- _Object data in JSON_
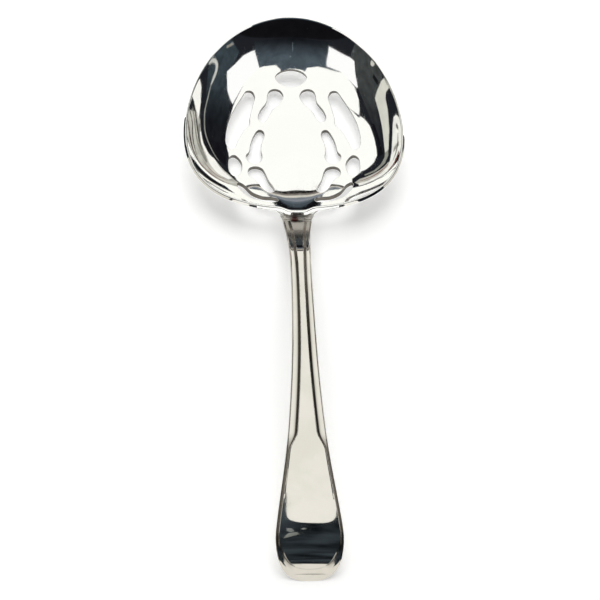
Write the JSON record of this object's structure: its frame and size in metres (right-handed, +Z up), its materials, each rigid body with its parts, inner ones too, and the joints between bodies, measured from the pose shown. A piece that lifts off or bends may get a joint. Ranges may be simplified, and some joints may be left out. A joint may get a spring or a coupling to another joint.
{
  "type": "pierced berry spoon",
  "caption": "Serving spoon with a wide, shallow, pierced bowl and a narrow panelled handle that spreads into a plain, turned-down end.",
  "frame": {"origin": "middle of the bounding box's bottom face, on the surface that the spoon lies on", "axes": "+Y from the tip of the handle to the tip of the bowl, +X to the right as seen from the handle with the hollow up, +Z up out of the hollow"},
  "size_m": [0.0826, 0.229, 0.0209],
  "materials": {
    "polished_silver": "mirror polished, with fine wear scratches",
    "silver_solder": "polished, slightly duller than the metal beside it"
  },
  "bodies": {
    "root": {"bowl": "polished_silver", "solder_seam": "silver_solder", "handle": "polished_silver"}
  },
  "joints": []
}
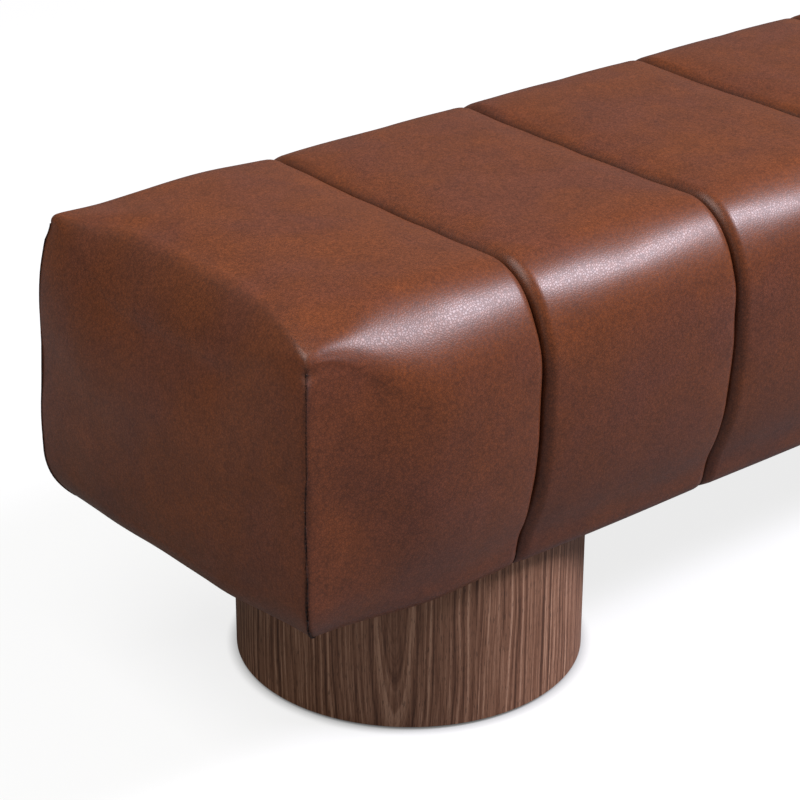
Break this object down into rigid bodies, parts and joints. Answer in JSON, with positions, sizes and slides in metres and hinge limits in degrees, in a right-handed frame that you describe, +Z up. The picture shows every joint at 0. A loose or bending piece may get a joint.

- _Stated exercise_
The records above should be repeated in full, exactly as given.

- _Reply_
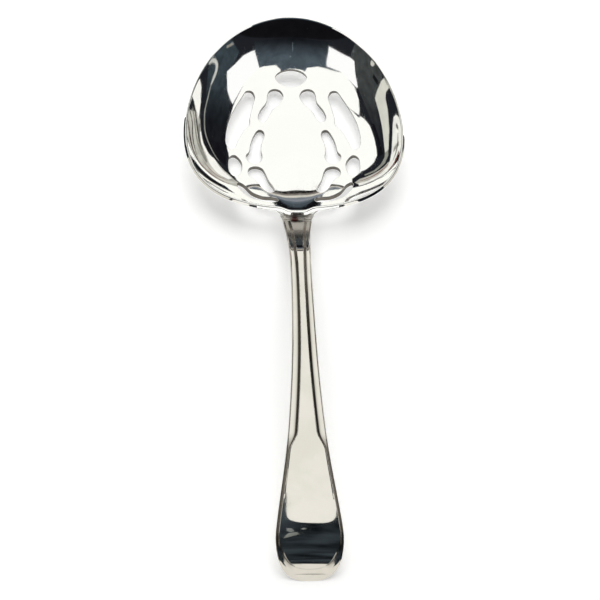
Write the JSON record of this object's structure: its frame and size in metres (right-handed, +Z up), its materials, each rigid body with its parts, inner ones too, and the joints between bodies, measured from the pose shown. A piece that lifts off or bends may get a joint. Ranges may be simplified, and some joints may be left out. A joint may get a spring or a coupling to another joint.
{
  "type": "pierced berry spoon",
  "caption": "Serving spoon with a wide, shallow, pierced bowl and a narrow panelled handle that spreads into a plain, turned-down end.",
  "frame": {"origin": "middle of the bounding box's bottom face, on the surface that the spoon lies on", "axes": "+Y from the tip of the handle to the tip of the bowl, +X to the right as seen from the handle with the hollow up, +Z up out of the hollow"},
  "size_m": [0.0826, 0.229, 0.0209],
  "materials": {
    "polished_silver": "mirror polished, with fine wear scratches",
    "silver_solder": "polished, slightly duller than the metal beside it"
  },
  "bodies": {
    "root": {"bowl": "polished_silver", "solder_seam": "silver_solder", "handle": "polished_silver"}
  },
  "joints": []
}
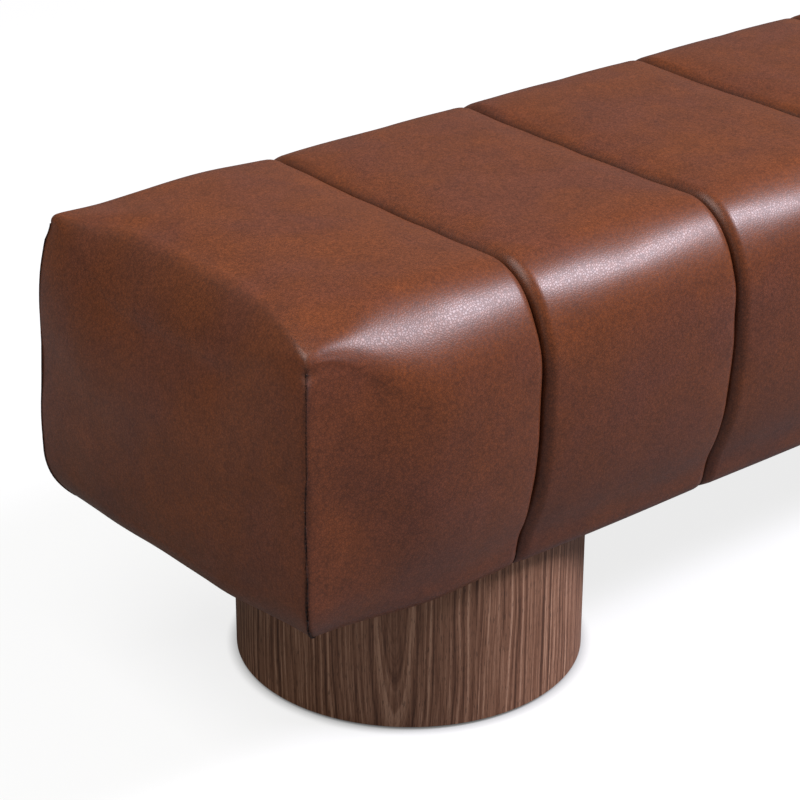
Break this object down into rigid bodies, parts and joints. Answer in JSON, with positions, sizes and slides in metres and hinge limits in degrees, in a right-handed frame that you describe, +Z up. The picture shows every joint at 0. A loose or bending piece may get a joint.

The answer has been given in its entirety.